Il riferimento è all'accusa della Apple rivolta al «tablet» 10.1 di Samsung che sarebbe troppo simile all'iPad. In realtà questo è l'unico punto sul quale la giuria di sette uomini e due donne ha assolto il gruppo coreano. Una sentenza arrivata in tempi molto rapidi, considerata la complessità della materia (la giuria ha ricevuto 109 pagine di istruzioni e ha dovuto valutare le innovazioni contenute in ben 28 apparecchi Samsung). Rapidità forse dovuta proprio a Velvin Hogan che, da esperto di tecnologie informatiche, avrebbe preso per mano la giuria guidandola verso la sentenza.
Insomma, altri colpi di scena non sono esclusi, ma lo scenario attuale è quello di una Apple che - leader indiscussa della tecnologia per «tablet» e «smartphone», ma surclassata nel mercato della telefonia dal primato commerciale agli apparecchi basati su Android - ora costringe i concorrenti sulla difensiva.
Samsung sarà costretta a frenare e qualche altro utilizzatore di Android, davanti al rischio di nuovi attacchi di Apple, potrebbe essere tentato di passare a un altro sistema operativo. La sentenza, infatti, giudica illegittimi certi usi del «touch screen» che ormai sono abituali anche per chi non ha l'iPhone. E presto l'offensiva potrebbe raggiungere le icone delle applicazioni: troppo simili in Android a quelle che appaiono sugli schermi di iPhone e iPad.
Probabilmente, quindi, in futuro i consumatori troveranno nei negozi dei terminali digitali dal design e dalle soluzioni tecniche più diversificati di quanto non avvenga oggi.

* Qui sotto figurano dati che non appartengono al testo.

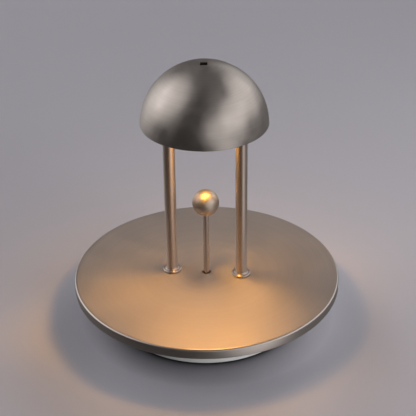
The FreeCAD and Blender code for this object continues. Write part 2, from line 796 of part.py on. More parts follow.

Dall'oltretomba Jobs mette con le spalle al muro Google, il vecchio alleato dal quale si è sentito tradito, mentre paradossalmente fa un favore al nemico storico Bill Gates. La frenata di Android e l'imperativo della diversificazione, infatti, possono offrire una chance alla sua Microsoft che, in cordata con la Nokia, sta faticosamente cercando di tornare ad occupare un ruolo da protagonista nel mercato dei terminali mobili.